My plan with Noelle is STAR Puppy, CGC, CGCA, and then we'll work on service dog training. She has her STAR puppy. CGC training starts maybe at the end of the year, maybe next year. Right now, I am more concerned with creating a solid foundation we can build on, than task training.


----------



## sophie anne (Feb 17, 2015)

Click-N-Treat said:


> Sophie Anne is right. The first year is spent doing normal puppy raising stuff. Second year, work toward CGC and CGCA. That's what I did with Honey the Wonder Dog. You want a well rounded dog that can handle change and challenges.
> 
> Service dogs work with the general public. The general public is clueless about dogs. Kids run screaming toward a working dog, or away, depending on the kid. The dog must not react one way or the other.
> 
> ...


I know a lot of puppies (5 mos. and older after basic puppy class, but before CGC) that do really well in nosework. This might be an option if you or OP want to do something more related to eventual diabetes alerting, to develop their scent discrimination ability!

Link to video of puppy doing nosework. This goldendoodle pup is 6 months old!

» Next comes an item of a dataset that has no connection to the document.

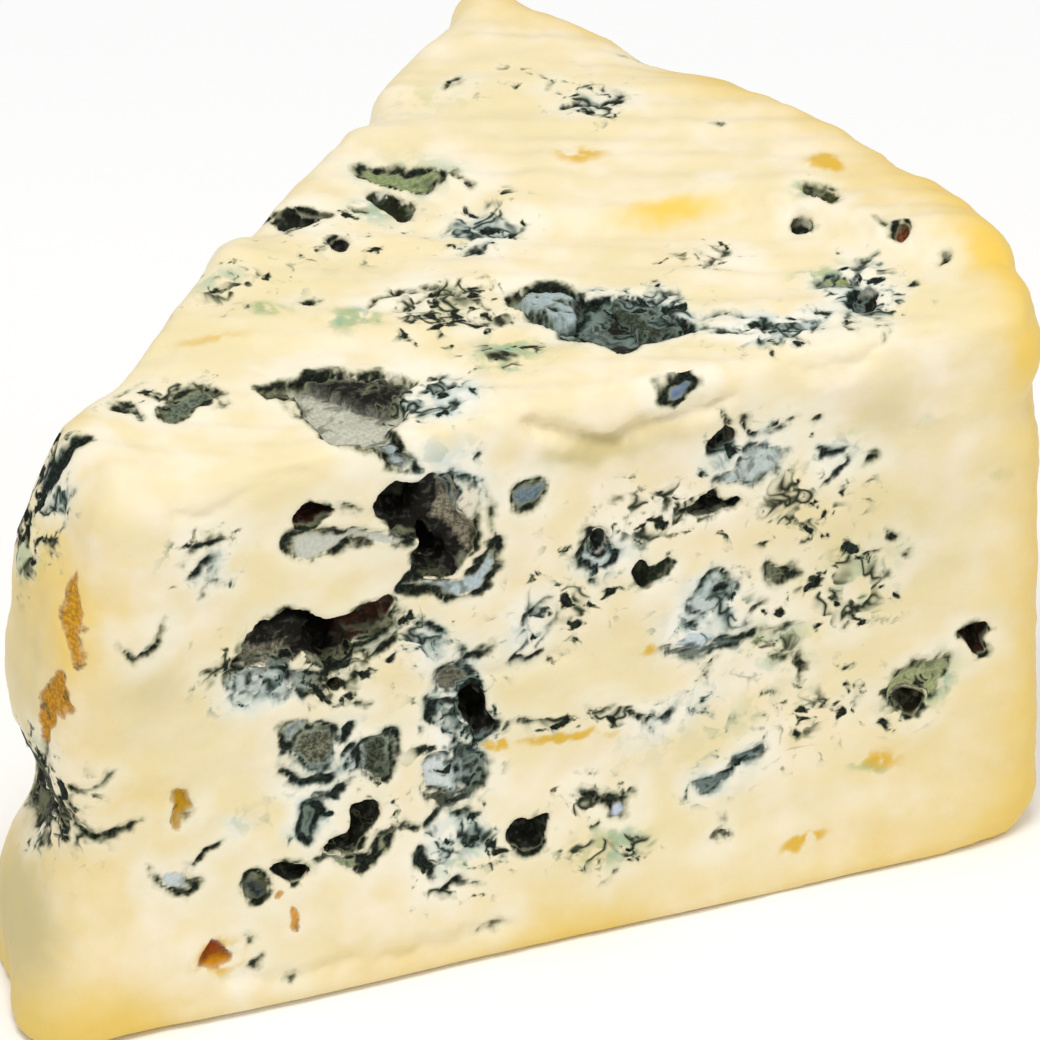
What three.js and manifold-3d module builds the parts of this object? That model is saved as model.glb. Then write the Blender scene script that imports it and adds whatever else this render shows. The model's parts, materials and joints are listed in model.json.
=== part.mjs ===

... then again I know nothing about whether training other scent related work muddies the waters for eventual service dog work? My only experience is with foundation training for guide dogs and I admit ignorance to other types.


----------



## jburgi (Jul 3, 2016)

Hey guys, I feel like I was maybe too vague in what I will be doing...not to mention this is all VERY new to me, but let me clarify. So my regular trainer will be doing classes with me starting at 8 weeks, she has already had a hand in evaluating puppies to help me choose the right puppy for me. I will meet with her 2-3 times a month and do, beginner, intermediate, advanced, CGC, therapy, field trips, and service dog training. This is to get all of the obedience down and to get a good bond, and get us to the point we are able to comfortably go into stores and the like. The DAD training I am starting with the other trainer is starting at 12 weeks. This will start out just once a month, more to start training me, and help me with target scent training. As my puppy grows the training with become more and more intense and more often. But I don't expect it too get too intense until after my pup is either close to a year or over a year. He has trained many DAD service dogs in the past, so I trust his judgment. 
Thanks so much everyone!
-Jessica


----------



## fjm (Jun 4, 2010)

Thanks jburgi - I am sure you are going to have a lot of fun with your new companion, and am so glad to know you are not expecting too much too soon! It sounds as if you have two very good mentors to help you both along the way. Puppies can be overwhelming (see http://www.poodleforum.com/5-poodle-talk/182666-puppy-reality.html), and having the support of someone who has seen it all before can help a lot when things get tough!


----------



## lily cd re (Jul 23, 2012)

jburgi thanks for clarifying the training plan for what you will be doing with your pup. It sounds like the people you will be working with are going to be very helpful and supportive.


----------



## sophie anne (Feb 17, 2015)

Thanks for clarifying! It sounds to me like you are definitely on the right track. I can't wait to follow you and your pup on your journey together. Boris looks adorable in your signature picture. Have fun!


----------